Belangrijkste resultaten
Dabigatran versus warfarine
- Na een mediane follow-up van 72 dagen (IQR 33-143 dagen) was het percentage van het samengestelde eindpunt per 1000 persoonsjaren 63.5 voor dabigatran-gebruikers en 65.6 voor warfarinegebruikers (HR 0.98, 95%CI: 0.92-1.05).
- Dabigatran was geassocieerd met lager events van het samengestelde eindpunt dan warfarine voor de nonfrail groep (HR 0.81, 95%CI: 0.68-0.97), maar niet voor de prefrail of de frail-groep (P voor heterogeniteit=0.027).
- Dabigatran-starters hadden lagere ischemische beroerte events (HR 0.72, 95%CI: 0.58-0.89) en intracraniële bloedingen (HR 0.42, 95%CI: 0.33-0.53), vergelijkbare sterfte en majeure bloedingen en meer majeure gastro-intestinale bloedingen (HR 1.44, 95%CI:1.27-1.63). Er was geen heterogeneiteit naar frailtystatus.
Rivaroxaban versus warfarine
- Na een mediane follow-up van 82 dagen (IQR 33-156 dagen) was het percentage van het samengestelde eindpunt per 1000 persoonsjaren 77.8 voor rivaroxaban-gebruikers en 83.7 voor warfarinegebruikers (HR 0.98, 95%CI: 0.94-1.02).
- Rivaroxaban was geassocieerd met lagere events van het samengestelde eindpunt dan warfarine in de nonfrail groep (HR 0.88, 95%CI:0.77-0.99), maar niet voor de prefrail of frailgroep (P voor heterogeniteit=0.026).
- Rivaroxaban-gebruikers hadden lagere sterfte (HR 0.91, 95%CI:0.86-0.97), ischemische beroerte (HR 0.71, 95%CI: 0.61-0.83) en intracraniële bloedingen (HR 0.62, 95%CI:0.53-0.72) en hogere majeure bloedingen (HR 1.09, 95%CI: 1.03-1.17) en majeure gastro-intestinale bloedingen (HR 1.40, 95%CI:1.29-1.52). Er was heterogeniteit naar frailtystatus voor majeure bloedingen en majeure gastro-intestinale bloedingen.
Apixaban versus warfarine
- Na een mediane follow-up van 84 dagen (IQR 33 tot 157 dagen), was het percentage van het samengestelde eindpunt per 1000 persoonsjaren 60.1 voor apixaban-gebruikers en 92.3 voor warfarinegebruikers (HR 0.68, 95%CI:0.65-0.72).
- Deze associatie was consistent in alle frailty subgroepen (P voor heterogeniteit=0.080).

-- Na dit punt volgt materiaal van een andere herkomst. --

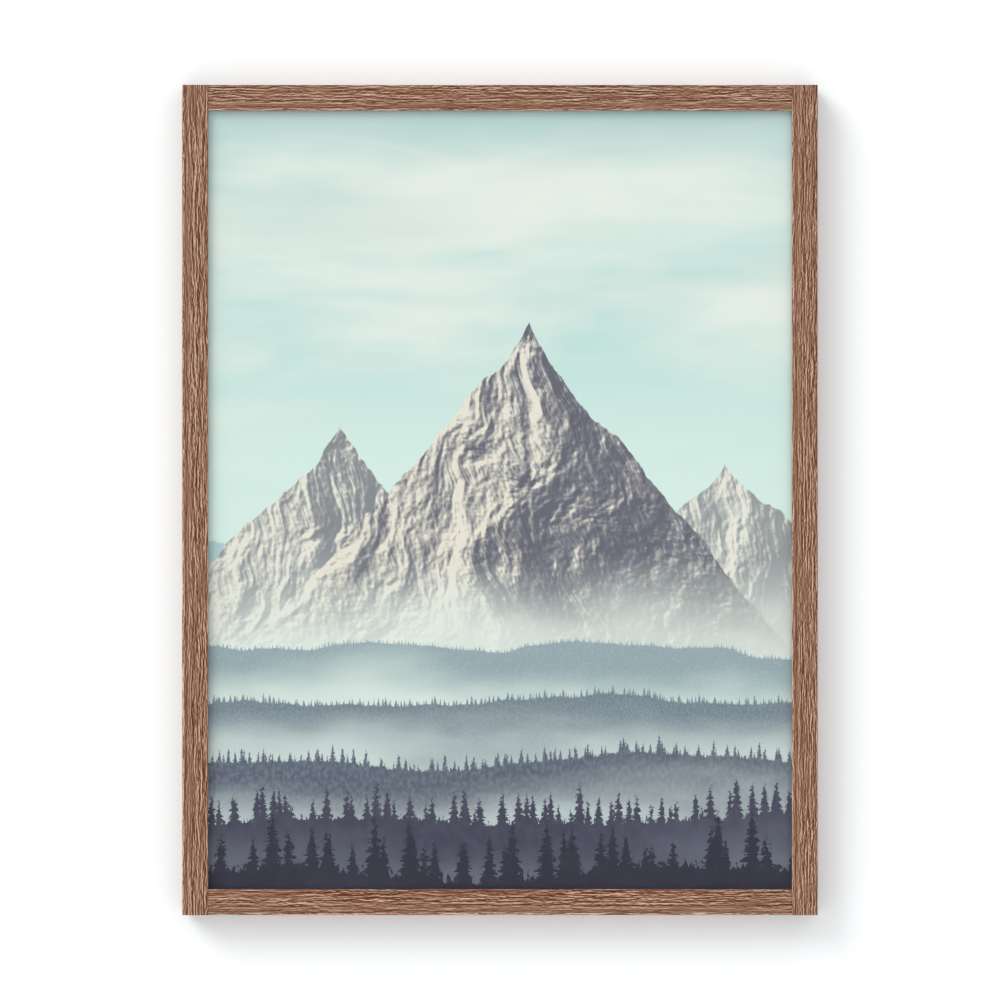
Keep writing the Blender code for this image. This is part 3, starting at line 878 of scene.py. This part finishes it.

- Apixaban-starters hadden lagere sterfte (HR 0.82, 95%CI: 0.77-0.88), ischemische beroerte (HR 0.63, 95%CI:0.54-0.74), majeure bloedingen (HR 0.51, 95%CI:0.46-0.55), majeure gastro-intestinale bloedingen (HR 0.52, 95%CI:0.46-0.58) en intracraniële bloedingen (HR 0.51, 95%CI: 0.43-0.60). De associaties waren consistent in alle frailty subgroepen.
Conclusie
Deze studie, waarin gebruik werd gemaakt van real-world data, toonde dat de DOACs dabigatran en rivaroxaban waren geassocieerd met lagere events van het samengestelde eindpunt in vergelijking met placebo in oudere patiënten met AF, maar alleen in de nonfrail groep. Apixaban-starters hadden lagere events van het samengestelde eindpunt in alle frail-subgroepen.